Structured object records
----------
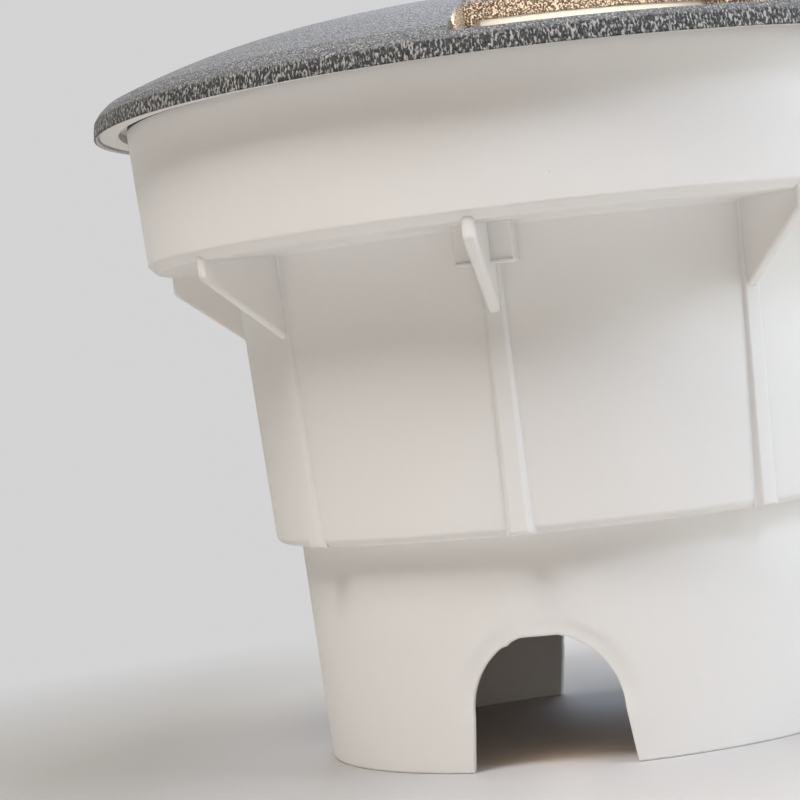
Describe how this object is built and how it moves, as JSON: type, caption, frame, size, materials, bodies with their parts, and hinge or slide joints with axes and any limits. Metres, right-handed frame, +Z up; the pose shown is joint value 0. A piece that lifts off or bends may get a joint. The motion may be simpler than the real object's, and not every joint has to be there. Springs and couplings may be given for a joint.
{
  "type": "in-ground spotlight",
  "caption": "Round in-ground spotlight: a ribbed white burial sleeve with conduit arches, a sealed lamp housing with an aimed lamp, and a domed cast cover with side windows.",
  "frame": {"origin": "centre of the resting rim at the foot of the sleeve", "axes": "+Z up along the axis of the sleeve and cover; -Y through the front conduit arch"},
  "size_m": [0.205, 0.205, 0.1695],
  "materials": {
    "sleeve_plastic": "white moulded plastic, softly glossy, with faint specks and scratches",
    "cover_coat": "coarse wrinkled grey coating on cast metal",
    "glass": "clear pressed glass",
    "rubber": "matt black rubber",
    "stainless": "plain stainless steel",
    "clamp_metal": "anodised aluminium",
    "brass": "turned brass",
    "gland_plastic": "black nylon",
    "driver_case": "dark grey moulded case",
    "terminal_plastic": "ivory terminal plastic",
    "lead_brown": "brown wire insulation",
    "heat_sink": "die-cast aluminium, matt",
    "board_mask": "white solder mask",
    "chip_phosphor": "yellow phosphor under silicone, glows warm white when lit",
    "reflector_mirror": "bright metallised reflector"
  },
  "bodies": {
    "sleeve": {"sleeve": "sleeve_plastic", "pocket_nuts": "stainless", "flange_gasket": "rubber"},
    "housing": {"lamp_housing": "sleeve_plastic", "hold_down_screws": "stainless", "lens_gasket": "rubber", "glass_lens": "glass", "lens_clamp_ring": "clamp_metal", "clamp_screws": "stainless", "cover_inserts": "brass", "cable_gland": "gland_plastic", "gland_nut": "gland_plastic", "gland_seal": "rubber", "gland_cap": "gland_plastic", "driver": "driver_case", "driver_screws": "stainless", "terminal_block": "terminal_plastic", "driver_leads": "lead_brown", "turntable_retainer": "stainless"},
    "turntable": {"turntable": "clamp_metal", "yoke_brackets": "stainless", "bracket_screws": "stainless", "pan_lock_screw": "stainless"},
    "lamp_head": {"lamp_body": "heat_sink", "led_board": "board_mask", "led_chip": "chip_phosphor", "reflector": "reflector_mirror", "lamp_lens": "glass", "lamp_bezel": "gland_plastic", "pivot_screws": "stainless"},
    "cover": {"cover": "cover_coat", "cover_screws": "stainless", "cover_screw_seals": "rubber"}
  },
  "joints": [
    {"name": "housing_lift", "type": "slide", "parent": "sleeve", "child": "housing", "axis": [0, 0, 1], "range_m": [0, 0.12]},
    {"name": "cover_lift", "type": "slide", "parent": "housing", "child": "cover", "axis": [0, 0, 1], "range_m": [0, 0.06]},
    {"name": "lamp_pan", "type": "hinge", "parent": "housing", "child": "turntable", "pos_m": [0, 0, 0.095], "axis": [0, 0, 1], "range_deg": [-175, 175]},
    {"name": "lamp_tilt", "type": "hinge", "parent": "turntable", "child": "lamp_head", "pos_m": [0, 0, 0.113], "axis": [1, 0, 0], "range_deg": [-20, 20]}
  ]
}
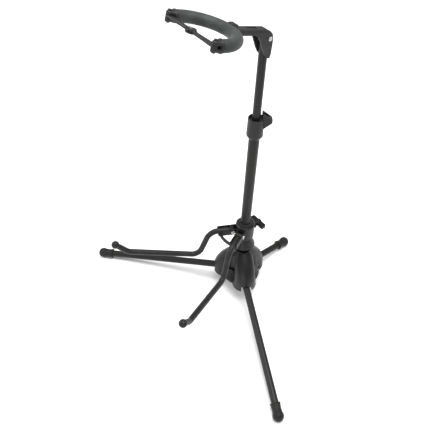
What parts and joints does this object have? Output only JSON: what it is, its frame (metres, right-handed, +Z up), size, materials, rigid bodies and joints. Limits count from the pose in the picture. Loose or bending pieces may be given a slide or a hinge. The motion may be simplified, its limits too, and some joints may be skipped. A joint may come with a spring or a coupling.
{
  "type": "guitar stand",
  "caption": "Folding tripod guitar stand with a telescoping column, padded support arms and a foam-covered neck yoke closed by a swinging gate.",
  "frame": {"origin": "on the floor, under the middle of the rear foot", "axes": "+Z up; the stand faces -Y; the rear leg points to +Y; +X is on the right of someone behind it"},
  "size_m": [0.624, 0.4348, 0.7183],
  "materials": {
    "moulded_black": "satin moulded nylon, charcoal black",
    "painted_tube": "satin black powder coat on steel tube",
    "foot_rubber": "matt black rubber",
    "arm_rubber": "smooth soft rubber sleeve, slight sheen",
    "foam": "closed-cell foam, dark grey",
    "gate_plastic": "satin moulded plastic",
    "knob_plastic": "satin moulded plastic",
    "button_plastic": "satin moulded plastic",
    "fastener_steel": "bright zinc plated steel",
    "spring_steel": "spring wire",
    "rod_steel": "blackened steel rod",
    "inner_plastic": "moulded plastic, unseen or little seen"
  },
  "bodies": {
    "hub": {"hub_housing": "moulded_black", "leg_pins": "fastener_steel", "tube_bolt": "fastener_steel", "tube_plug": "inner_plastic", "lower_tube": "painted_tube", "clamp_collar": "moulded_black", "collar_bush": "inner_plastic", "lock_spring": "spring_steel"},
    "leg_left": {"leg_knuckle_left": "inner_plastic", "leg_tube_left": "painted_tube", "foot_left": "foot_rubber"},
    "leg_right": {"leg_knuckle_right": "inner_plastic", "leg_tube_right": "painted_tube", "foot_right": "foot_rubber"},
    "leg_rear": {"leg_knuckle_rear": "inner_plastic", "leg_tube_rear": "painted_tube", "foot_rear": "foot_rubber"},
    "lock_button": {"lock_button": "button_plastic"},
    "mast": {"upper_tube": "painted_tube", "guide_bush": "inner_plastic", "head_plug": "inner_plastic"},
    "head": {"head_bracket": "moulded_black", "head_pin": "fastener_steel", "head_nut": "fastener_steel"},
    "yoke": {"yoke_stem": "rod_steel", "yoke_boss": "moulded_black", "yoke_core": "rod_steel", "yoke_foam": "foam", "yoke_cap_left": "moulded_black", "yoke_cap_right": "moulded_black", "gate_pin_left": "fastener_steel", "gate_pin_right": "fastener_steel"},
    "gate_left": {"gate_arm_left": "gate_plastic"},
    "gate_right": {"gate_arm_right": "gate_plastic", "gate_rivet": "fastener_steel"},
    "liner": {"bracket_liner": "inner_plastic"},
    "bracket": {"arm_bracket": "moulded_black", "knob_nut": "fastener_steel", "arm_pin_left": "fastener_steel", "arm_pin_right": "fastener_steel"},
    "knob": {"wing_knob": "knob_plastic", "knob_stud": "fastener_steel"},
    "arm_left": {"arm_core_left": "rod_steel", "arm_sleeve_left": "arm_rubber", "arm_tip_left": "arm_rubber"},
    "arm_right": {"arm_core_right": "rod_steel", "arm_sleeve_right": "arm_rubber", "arm_tip_right": "arm_rubber"}
  },
  "joints": [
    {"name": "leg_left_fold", "type": "hinge", "parent": "hub", "child": "leg_left", "pos_m": [-0.02786, -0.1742, 0.04825], "axis": [0.5358, -0.8408, 0.0773], "range_deg": [0, 78]},
    {"name": "leg_right_fold", "type": "hinge", "parent": "hub", "child": "leg_right", "pos_m": [0.02786, -0.1742, 0.04825], "axis": [0.5358, 0.8408, -0.0773], "range_deg": [0, 78]},
    {"name": "leg_rear_fold", "type": "hinge", "parent": "hub", "child": "leg_rear", "pos_m": [0, -0.12373, 0.04361], "axis": [-1, 0, 0], "range_deg": [0, 78]},
    {"name": "lock_press", "type": "slide", "parent": "hub", "child": "lock_button", "axis": [-0.6561, -0.7515, 0.0691], "range_m": [0, 0.002], "stiffness_N_per_m": 700, "springref_m": -0.002},
    {"name": "mast_slide", "type": "slide", "parent": "hub", "child": "mast", "axis": [0, 0.0915, 0.9958], "range_m": [-0.05, 0.16]},
    {"name": "head_fold", "type": "hinge", "parent": "mast", "child": "head", "pos_m": [0.00021, -0.10004, 0.64035], "axis": [0.9945, -0.1041, 0.0096], "range_deg": [0, 85]},
    {"name": "yoke_swivel", "type": "hinge", "parent": "head", "child": "yoke", "pos_m": [-0.00605, -0.15694, 0.67212], "axis": [-0.1009, -0.9317, 0.3489], "range_deg": [-15, 15]},
    {"name": "gate_left_swing", "type": "hinge", "parent": "yoke", "child": "gate_left", "pos_m": [-0.07426, -0.24347, 0.70625], "axis": [-0.0274, -0.348, -0.9371], "range_deg": [0, 100]},
    {"name": "gate_right_swing", "type": "hinge", "parent": "yoke", "child": "gate_right", "pos_m": [0.0421, -0.25565, 0.70737], "axis": [0.0274, 0.348, 0.9371], "range_deg": [0, 100]},
    {"name": "arms_height", "type": "slide", "parent": "hub", "child": "liner", "axis": [0, 0.0915, 0.9958], "range_m": [0, 0.04]},
    {"name": "arms_turn", "type": "hinge", "parent": "liner", "child": "bracket", "pos_m": [0, -0.14512, 0.17151], "axis": [0, 0.0915, 0.9958], "range_deg": [-20, 20]},
    {"name": "knob_turn", "type": "hinge", "parent": "bracket", "child": "knob", "pos_m": [0.00355, -0.11081, 0.17539], "axis": [0.1045, 0.9903, -0.091], "continuous": true},
    {"name": "arm_left_fold", "type": "hinge", "parent": "bracket", "child": "arm_left", "pos_m": [-0.0159, -0.16935, 0.18579], "axis": [-0.848, 0.5277, -0.0485], "range_deg": [0, 90]},
    {"name": "arm_right_fold", "type": "hinge", "parent": "bracket", "child": "arm_right", "pos_m": [0.01026, -0.17209, 0.18604], "axis": [-0.9397, -0.3406, 0.0313], "range_deg": [0, 90]}
  ]
}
----------
Exercise objective: List each line in the listing that contains the string "caption".

Complete answer:
Describe how this object is built and how it moves, as JSON: type, caption, frame, size, materials, bodies with their parts, and hinge or slide joints with axes and any limits. Metres, right-handed frame, +Z up; the pose shown is joint value 0. A piece that lifts off or bends may get a joint. The motion may be simpler than the real object's, and not every joint has to be there. Springs and couplings may be given for a joint.
  "caption": "Round in-ground spotlight: a ribbed white burial sleeve with conduit arches, a sealed lamp housing with an aimed lamp, and a domed cast cover with side windows.",
  "caption": "Folding tripod guitar stand with a telescoping column, padded support arms and a foam-covered neck yoke closed by a swinging gate.",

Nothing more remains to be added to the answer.